Significance
Aluminum is a silvery-white, lightweight metal. It is soft and malleable. As a result, it has found use in a wide variety of products including cans, foils, kitchen utensils, window frames, plane parts-among other. This metal has a high oxygen affinity, particularly in its molten form. As such, oxide inclusion often occurs during casting. This entails the formation of a few nanometer thick aluminum oxide film on the surface of liquid aluminum. This defect, i.e. the formation and entrainment of double layer oxides (bifilms) is inevitable due to the high oxidation rate of liquid aluminum and particularly turbulence during the mold filling process. Consequently, the final mechanical properties of the aluminum castings suffer from these inclusions.
Unfortunately, neither the formation process nor fracture mechanism is fully understood due to the difficulty of in-situ observation on nano-scale aluminum oxide thin film. Therefore, it is imperative that studies focused on resolving the aforementioned drawback be carried out so as to eliminate the defect.
Recently, Michigan State University scientists Dr. Jialin Liu and Professor Yue Qi together with Dr. Qigui Wang at Global Propulsion Systems, General Motors proposed the application of molecular dynamics (MD) simulations to understand the atomistic details of the formation and fracture of aluminum oxide bifilms. In particular, they focused on assessing the impact of structure and chemistry change during the aging process at the atomistic scale. Their work is currently published in the research journal, Acta Materialia.

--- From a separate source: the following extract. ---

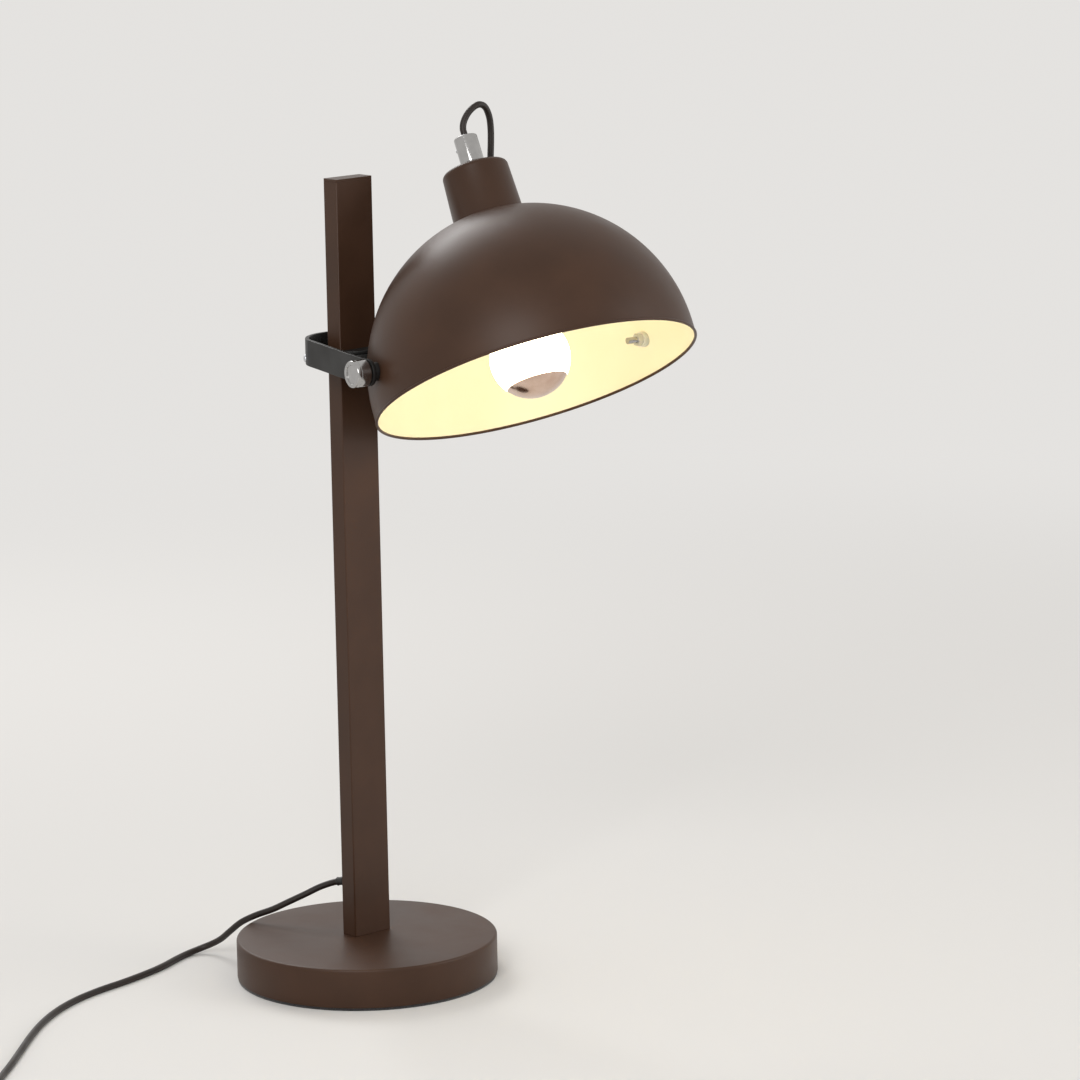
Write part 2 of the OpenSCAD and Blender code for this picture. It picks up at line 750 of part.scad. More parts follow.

The research team constructed three representative aluminum oxide bifilms. These nano-meter thick oxide bifilm structures were then subjected the uniaxial tensile simulations normal to the bifilm direction, in a bid to understand their fracture behaviors. All these processes, the formation and deformation of different types of bifilms, were simulated by using ReaxFF reactive forcefield-based molecular dynamics (MD) method.
The authors observed that the MD simulations showed that an incomplete “healing” process happened at the oxide/oxide interface during bifilm formation and the fracture occurred at the Al/oxide interface instead of the oxide/oxide interface. Additionally, they recorded that when the oxide transformed from amorphous to α-Al2O3 due to aging, the fracture energy increased from 0.43 J/m2 to 0.53 J/m2. With 30% coverage of hydroxyl group surface contamination, the -OH terminated oxide bifilm fractured at the oxide/oxide interface and the corresponding fracture energy dropped to 0.30 J/m2.
In summary, the study presented the application of a set of carefully designed reactive MD simulation procedures to predict the mechanical properties of the oxide bifilms formed in aluminum casting. The MD results obtained can be used to quantify oxide bifilm deformation and fracture properties at different aging stage and/or different chemical environments. Moreover, the predictions reported in their study can serve as inputs to a multiscale modeling framework to simulate the oxides distributions in the casting process and the fracture of the casted components during operation.
Reference
Jialin Liu, Qigui Wang, Yue Qi. Atomistic simulation of the formation and fracture of oxide bifilms in cast aluminum. Acta Materialia, volume 164 (2019) page 673-682.